# Recorded data
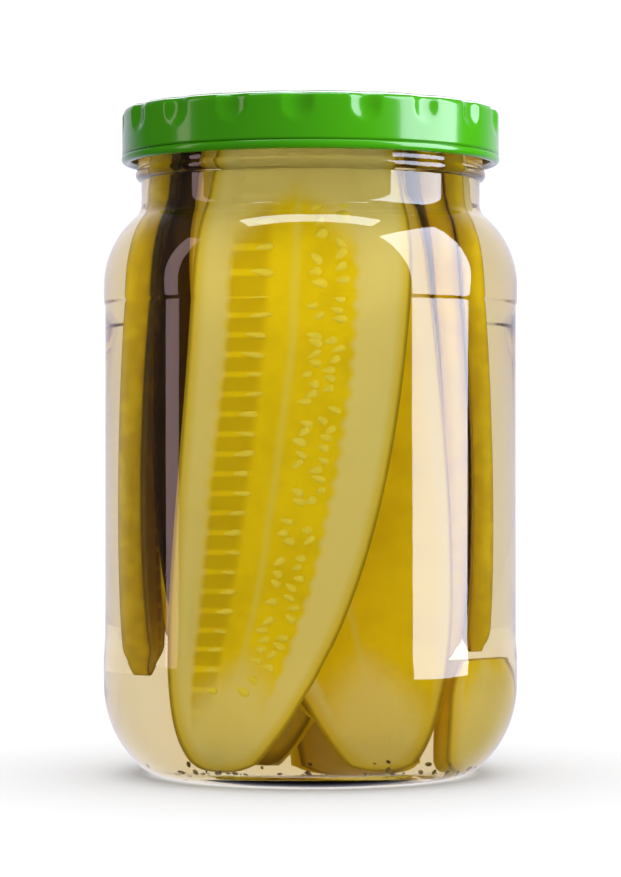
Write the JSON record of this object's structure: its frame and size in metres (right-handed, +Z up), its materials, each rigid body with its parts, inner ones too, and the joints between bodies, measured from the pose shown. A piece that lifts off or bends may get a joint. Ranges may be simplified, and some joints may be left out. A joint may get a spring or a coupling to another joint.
{
  "type": "jar of pickles",
  "caption": "Round clear glass jar of sliced pickles in brine, closed by a fluted green twist-off lid.",
  "frame": {"origin": "centre of the standing ring under the jar, on the surface that it stands on", "axes": "+Z up along the jar's axis of revolution; +X to the right and -Y towards the viewer of the front"},
  "size_m": [0.093, 0.093, 0.1492],
  "materials": {
    "glass": "clear, polished",
    "brine": "clear pale yellow brine",
    "lid_paint": "gloss green lacquer on sheet steel"
  },
  "bodies": {
    "root": {"jar": "glass", "brine": "brine", "lid": "lid_paint"}
  },
  "joints": []
}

# Exercise
How many of the lines above include the string "that"? Answer with the number only.

# Result of this task
2